If the water at the bottom of your tank is cold, then you have a few steps to take.

1. Replace the bottom heating element. This means turning off power to the water heater (very important), turning off water coming into the water heater, and draining all water through that valve at the bottom. You can use a hose attached to the valve to drain it into a nearby tub, out a window, etc. Make sure you have an air gap - which means opening faucets in the house, and/or opening the safety release valve near the top of your water heater on the side. Once the water is drained out, you can unscrew the bottom heating element and replace it with a new one. It will likely be covered in nasty greenish flakes (hard water deposits), and the long term solution is to use a water softener.

2. Once the bottom element is replaced, fill it back up first, then turn on the power. Let it heat up for a while, at least a couple of hours, and then you can test the water at the bottom of the tank again. If it is the same problem, the thermostat might need replacing. For this, you just need to cut the power and replace the thermostat near the bottom element.

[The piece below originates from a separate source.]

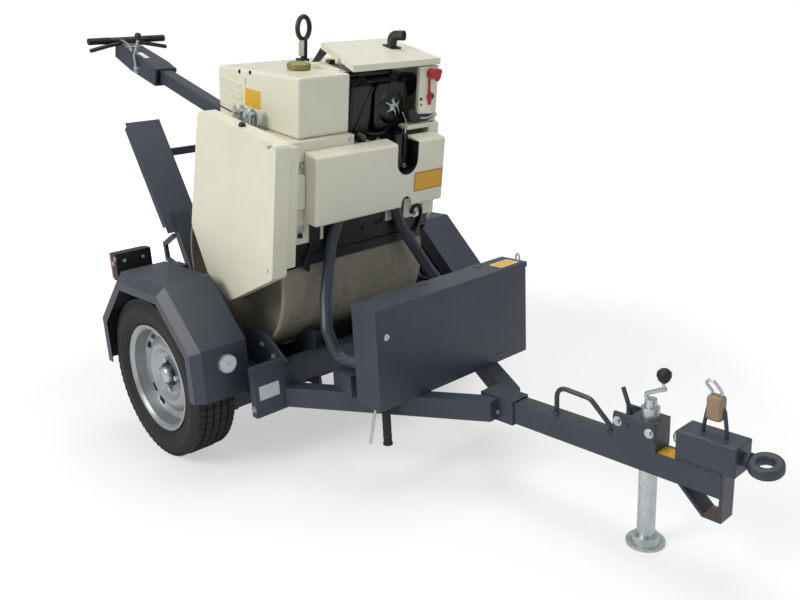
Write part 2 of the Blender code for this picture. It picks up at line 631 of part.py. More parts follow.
def drawbar():
    low = BAR_TOP - BAR_HEIGHT
    bar = box("drawbar", TRAILER, (BAR_REAR, BAR_FRONT - 0.002), (-BAR_HALF, BAR_HALF), (low, BAR_TOP))
    skid_bottom = low - SKID_DEPTH
    path = [(BAR_FRONT - 0.112, low + 0.002), (BAR_FRONT - 0.045, skid_bottom),
            (BAR_FRONT, skid_bottom), (BAR_FRONT, BAR_TOP + 0.004)]
    skid = plate("skid", TRAILER, bar_outline([Vector(p) for p in path], SKID_THICKNESS),
                 (-BAR_HALF + 0.001, BAR_HALF - 0.001))
    fuse(bar, [skid])
    hole = rod("jack_hole", TRAILER, (JACK_X, 0.0, low - 0.02), (JACK_X, 0.0, BAR_TOP + 0.02),
               JACK_RADIUS + SEAT, 32)
    cut(bar, [hole])
    return paint(bar, "anthracite_paint")


def coupling():
    body = box("coupling_box", TRAILER, (COUPLING_REAR, COUPLING_FRONT), (-COUPLING_HALF, COUPLING_HALF),
               (BAR_TOP + 0.004 + SKID_THICKNESS / 2, COUPLING_TOP))
    soften(body, 0.004)
    tongue = box("coupling_foot", TRAILER, (COUPLING_REAR, BAR_FRONT - 0.030),
                 (-BAR_HALF, BAR_HALF), (BAR_TOP + SEAT, COUPLING_TOP - 0.03))
    fuse(body, [tongue])
    return paint(body, "anthracite_paint")


def tow_eye():
    half = EYE_THICKNESS / 2
    ring = turned("tow_eye", TRAILER,
                  rounded([(EYE_BORE, half), (EYE_OUTER, half), (EYE_OUTER, -half), (EYE_BORE, -half)],
                          0.007, 2), (EYE_X, 0.0, EYE_Z), "Z", 24)
    shank = rod("eye_shank", TRAILER, (COUPLING_FRONT + SEAT, 0.0, EYE_Z),
                (EYE_X - EYE_BORE - 0.006, 0.0, EYE_Z), 0.014, 6)
    fuse(ring, [shank])
    return paint(ring, "black_steel")


def grab_handle():
    base = BAR_TOP + SEAT
    path = bent([(GRAB_REAR, 0.0, base), (GRAB_REAR, 0.0, GRAB_TOP),
                 (GRAB_FRONT - 0.070, 0.0, GRAB_TOP - 0.006), (GRAB_FRONT, 0.0, base + 0.012),
                 (GRAB_FRONT, 0.0, base)], 0.03)
    handle = tube("grab_handle", TRAILER, path, GRAB_ROD)
    return paint(handle, "anthracite_paint")


def safety_loop():
    base = COUPLING_TOP + SEAT
    path = bent([(STAPLE_REAR, 0.0, base), (STAPLE_REAR, 0.0, base + 0.012),
                 (STAPLE_REAR + 0.010, 0.0, STAPLE_TOP), (STAPLE_FRONT - 0.010, 0.0, STAPLE_TOP),
                 (STAPLE_FRONT, 0.0, base + 0.012), (STAPLE_FRONT, 0.0, base)], 0.018, 3)
    staple = tube("safety_staple", TRAILER, path, STAPLE_ROD)
    paint(staple, "black_steel")
    middle = (STAPLE_REAR + STAPLE_FRONT) / 2
    sleeve = box("lock_body", TRAILER, (middle - 0.022, middle + 0.020), (-0.016, 0.016),
                 (STAPLE_TOP - 0.040, STAPLE_TOP + 0.026))
    soften(sleeve, 0.010, 3)
    paint(sleeve, "tan_sleeve")
    cut(sleeve, [tube("staple_way", TRAILER, path, STAPLE_ROD + SEAT)])
    shackle = STAPLE_TOP + 0.026 + SEAT
    ring = tube("lock_shackle", TRAILER,
                bent([(middle - 0.013, 0.0, shackle), (middle - 0.013, 0.0, shackle + 0.006),
                      (middle - 0.034, 0.0, shackle + 0.026), (middle - 0.014, 0.0, shackle + 0.036),
                      (middle + 0.011, 0.0, shackle + 0.010), (middle + 0.011, 0.0, shackle)], 0.012, 3), 0.004)
    return paint(ring, "zinc_plate")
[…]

3. If these fixes together won't work, then your best bet is to call someone to come check it out (or if you don't feel comfortable doing the work yourself, make that call first - I don't blame anyone for not jumping at the chance to work with water and electricity at the same time). If you go to your local hardware or plumbing store with the company name and model number of your water heater, they should be able to find out what element and thermostat you need.
posted by shinynewnick at 12:12 PM on December 6, 2008 [1 favorite]


I know this is an old thread but FWIW, I had the same problem as the OP and assumed it was the cold winter plus uninsulated pipes. Then my gas water heater sprang a small leak, plumber came out to replace it commented did I know the existing heater was over 15 years old? Uhmmmm, no, didn't notice.

Now, same house, weather outside much colder, same uninsulated pipes, showers work fantastic. So I vote for leaks in the cold water fill pipe allowing for a mixture of hot/cold water higher in the tank (at least in my case).